The decision to cancel the Pasuruan project, which never reached the construction phase, was made in the midst of the Asian economic crisis. Enron sought to revive it, but couldn't reach an agreement with Indonesia's state-owned utility, Perusahaan Listrik Negara (PLN), which argued that electricity demand didn't justify the new plant and that the tariffs - which Enron had negotiated with the Suharto government - were too high.
That, of course, went to the crux of the problem: Enron's, and corporate America's, embrace of one of Asia's most authoritarian governments. Yet MIGA fought vociferously to make sure that Enron was paid under its expropriation insurance. "Enron's power project was unavoidably swept up in the economic turmoil that affected Indonesia at the end of the past decade," MIGA blandly reported last year.
A more accurate account was provided by Nikkei, the Japanese economic newspaper, in November 2000. Indonesia's PLN, Nikkei said, signed power supply agreements with Enron and 26 other multinationals "during the 32-year autocratic rule of former president Suharto, who resigned in 1998 amid massive anti-government protest, and the prices were set some 30 percent higher than the international market."
Nikkei quoted Djiteng Marsudi, the former president of PLN who signed the agreements, as saying that he "had no choice" because of pressure from the Suharto government. "Most of the private power plants rely on their connections with Suharto's family and cronies," Marsudi said. "Only one of the 27 private power plant projects won a contract through a competitive bid."
Despite these clearly unfair contracts, the Clinton administration pushed hard on Indonesia to honor all business agreements signed during the Suharto era, arguing that to do otherwise would undermine the sanctity of contracts.

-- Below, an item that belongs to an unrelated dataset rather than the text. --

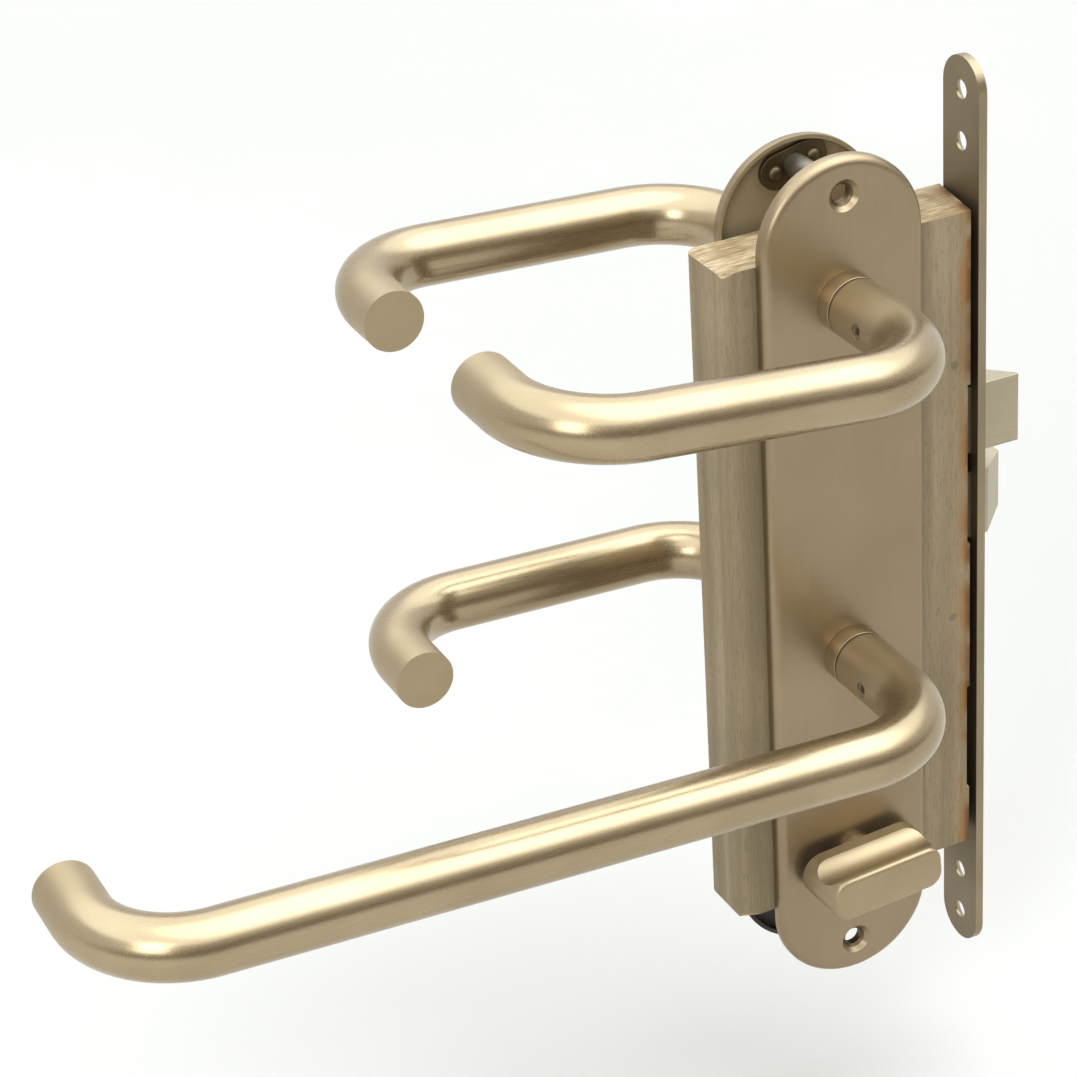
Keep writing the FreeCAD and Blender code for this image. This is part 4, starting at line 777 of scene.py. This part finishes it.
def plain_nodes():
    """Nodes that stay as they are take a material."""
    for names, material in (
            (("forend_spacers", "forend_screws", "case_cover", "case_screws", "latch_guide", "latch_tail",
              "bolt_plate", "follower_link", "upper_link_pin", "lower_link_pin", "upper_spindle",
              "lower_spindle", "turn_spindle"), zinc),
            (("latch_rivet", "bolt_rivets"), bolt_steel),
            (("upper_follower", "lower_follower", "turn_cam"), sintered),
            (("upper_lever_inserts", "lower_lever_inserts"), satin_round),
            (("upper_grub_screws", "lower_grub_screws"), dull_screw)):
        for node in names:
            mesh = nodes[node].data
            mesh.materials.clear()
            mesh.materials.append(material)


# Floor, light and camera
def direct_rays(tree, rays):
    """1 for what the camera sees and for what metal mirrors, else 0."""
    seen = add(tree, MATH, [rays["Is Camera Ray"], rays["Is Glossy Ray"]], operation="MAXIMUM")
    return add(tree, MATH, [seen, rays["Is Transmission Ray"]], operation="MAXIMUM")


def floor():
    """Pale seamless floor; the glow added for direct rays takes it to white outside the shadow."""
    mesh = bpy.data.meshes.new("floor")
    level = cad_box[0][2] - FLOOR_DROP
    corners = [(x * FLOOR_HALF, y * FLOOR_HALF, level) for x, y in ((-1, -1), (1, -1), (1, 1), (-1, 1))]
    mesh.from_pydata(corners, [], [(0, 1, 2, 3)])
    item = bpy.data.objects.new("floor", mesh)
    bpy.context.scene.collection.objects.link(item)
    material, tree, shader, place = surface("pale_floor")
    cloud = add(tree, NOISE, {"Vector": place, "Scale": 1 / FLOOR_CLOUD, "Detail": 3.0})
    fill(tree, shader["Base Color"], add(tree, RAMP, [cloud], [(0.3, "#F4F3F0"), (0.7, "#F8F7F4")]))
    fill(tree, shader["Roughness"], 0.9)
    fill(tree, shader["Emission Color"], "#FFFFFF")
    direct = direct_rays(tree, add(tree, "ShaderNodeLightPath").outputs)
    fill(tree, shader["Emission Strength"], add(tree, MATH, [direct, FLOOR_GLOW], operation="MULTIPLY"))
    mesh.materials.append(material)


def aimed(name, kind, place, target, energy, colour):
    """A lamp that looks from a place to a target."""
    data = bpy.data.lights.new(name, kind)
    data.energy = energy
    data.color = colour
    item = bpy.data.objects.new(name, data)
    bpy.context.scene.collection.objects.link(item)
    item.location = place
    item.rotation_euler = (Vector(target) - Vector(place)).to_track_quat("-Z", "Y").to_euler()
    return data


def studio():
    """Broad soft light overhead, a softbox to the left and a pale surround."""
    world = bpy.data.worlds.new("Studio")
    bpy.context.scene.world = world
    world.use_nodes = True
    tree = world.node_tree
    tree.nodes.clear()
    # The surround is white for the camera. In the metal it is white overhead and behind, darker and
    # warmer low in front
    sky = add(tree, "ShaderNodeTexCoord").outputs["Generated"]
    height = add(tree, "ShaderNodeVectorMath", [sky, (0.0, 0.45, 0.9)], operation="DOT_PRODUCT")
    height = add(tree, MATH, [height, 0.3], operation="ADD")
    mirrored = add(tree, RAMP, [height], [(0.08, "#857C70"), (0.3, "#CFC9BF"), (0.5, "#FFFFFF")])
    rays = add(tree, "ShaderNodeLightPath").outputs
    to_camera = rays["Is Camera Ray"]
    surround = add(tree, MIX, {FACTOR: to_camera, UNDER: mirrored, OVER: "#FFFFFF"}, data_type="RGBA")
    pale = add(tree, "ShaderNodeBackground", {"Color": surround, "Strength": 1.0})
    dim = add(tree, "ShaderNodeBackground", {"Color": (1, 0.985, 0.96, 1), "Strength": 0.4})
    mixed = add(tree, "ShaderNodeMixShader", [direct_rays(tree, rays), dim, pale])
    add(tree, "ShaderNodeOutputWorld", {"Surface": mixed})
    above = aimed("light_above", "SUN", place=(0.3, -0.15, 0.92), target=(0, 0, 0), energy=1.7,
                  colour=DAYLIGHT)
    above.angle = math.radians(60)
    # A wide card overhead that only the metal mirrors
    card = aimed("card_above", "SUN", place=(0.1, 0.05, 0.97), target=(0, 0, 0), energy=4.1,
                 colour=(0.85, 0.94, 1.0))
    card.angle = math.radians(110)
    bpy.data.objects["card_above"].visible_diffuse = False
    left = aimed("softbox_left", "AREA", place=(-1.15, -0.95, 0.75), target=(-0.1, 0, 0), energy=8.5,
                 colour=DAYLIGHT)
    left.shape = "RECTANGLE"
    left.size = 0.6
    left.size_y = 0.8


def camera():
    """The photo's viewpoint, 28 degrees above and 24 degrees to the left of the plate's front."""
    data = bpy.data.cameras.new("Camera")
    data.sensor_width = 36
    data.lens = CAMERA_LENS
    data.shift_x, data.shift_y = CAMERA_SHIFT
    item = bpy.data.objects.new("Camera", data)
    bpy.context.scene.collection.objects.link(item)
    item.location = CAMERA_PLACE
    item.rotation_euler = [math.radians(angle) for angle in CAMERA_TURN]
    bpy.context.scene.camera = item


levers()
collars()
pad_rivets()
springs()
door_block()
steel_pieces()
plain_nodes()
floor()
studio()
camera()
bpy.context.scene.view_settings.view_transform = "Standard"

Adding insult to injury, MIGA refused to provide insurance to Indonesia until 2001, when Jakarta, after months of negotiations, agreed to repay the agency in full for the $15 million it had paid Enron (at around the same time, Indonesia paid a $290 million claim to the US government's Overseas Private Investment Corp (OPIC), which had insured a separate deal between PLN and MidAmerican Energy Holding - the largest such claim in OPIC's history).
Another example of Enron's reach and political largess is India, where the company was involved in a long, contentious dispute with the Indian government over a controversial $2.9 billion power project in Dabhol (which the World Bank wisely opposed).

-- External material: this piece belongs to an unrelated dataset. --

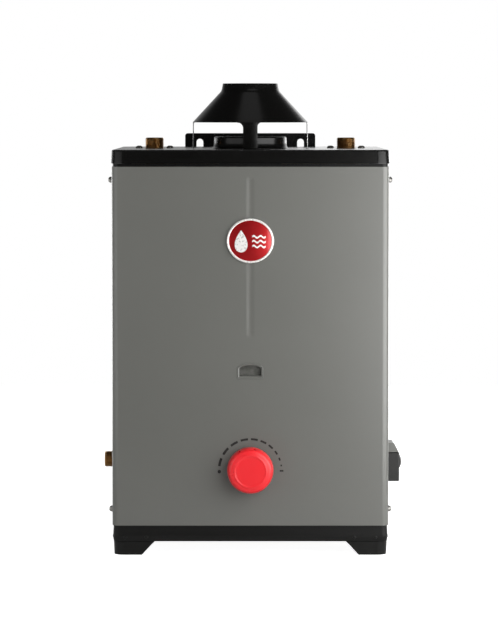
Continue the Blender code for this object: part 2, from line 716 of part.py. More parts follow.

Last week, the Washington Post and several other US news agencies reported that senior members of the Bush administration, including Vice President Dick Cheney, intervened last year with the Indian government to help Enron recoup $2.3 billion by selling its share in the project.
Quoting from declassified documents obtained from OPIC, which had $340 million at stake in the Dabhol project, the Post reported last Friday that President George W Bush's National Security Council also played a prominent role in trying to persuade India to go along with Enron's demand to disinvest. "For a moment last year, [the NSC] acted as a sort of concierge service for Enron chairman Kenneth L Lay and India's national security adviser, Brajesh Mishra," the Post said.
Bush officials claim that the administration's action on Enron's behalf ended abruptly on November 8 - the day that Enron admitted to US securities officials that it had filed false statements hiding more than half a billion dollars in losses. It was also the day that Lay, who resigned as CEO last week, told Treasury Secretary Paul H O'Neill about his company's desperate situation.
But it is hard to escape the conclusion that Enron - which was the largest single contributor to Bush's presidential campaign and which had close personal ties to the Bush family and members of his administration - was calling in its political chits.
The upcoming hearings will undoubtedly shed more light on this sordid affair, which was aimed at helping a company accused in detailed reports by Human Rights Watch and Amnesty International of gross violations of human rights in Dabhol.
In the early 1990s, Enron struck several deals to build and operate power plants in the Philippines, including a small plant in Subic Bay abandoned by the US military. In those deals, according to a 1995 article in Inter Press Service, Enron was aided by US Ambassador Frank Wisner Jr and officials from the Central Intelligence Agency (CIA), who "provided Enron with key data on the risks of the project and strategies of possible competitors".
Wisner, who was US ambassador to India when Enron became involved in the Dabhol project, was appointed to the Enron board of directors in 1997. Wisner, as many historians of US intelligence know, is the son of the infamous Frank Wisner Sr, who was a top CIA operative until he committed suicide in 1965. He distinguished himself in two US-supported coups in the 1950s that later came back to haunt US diplomacy: the overthrow of the Arbenz government in Guatemala and the Mossadeq government in Iran.
Enron, of course, was involved in power projects throughout the world. But it was in Asia where Enron received its biggest assistance from the US government and its greatest help from the international financial institutions backed by Washington. For Asians tired of American hectoring, crony capitalism has a new meaning.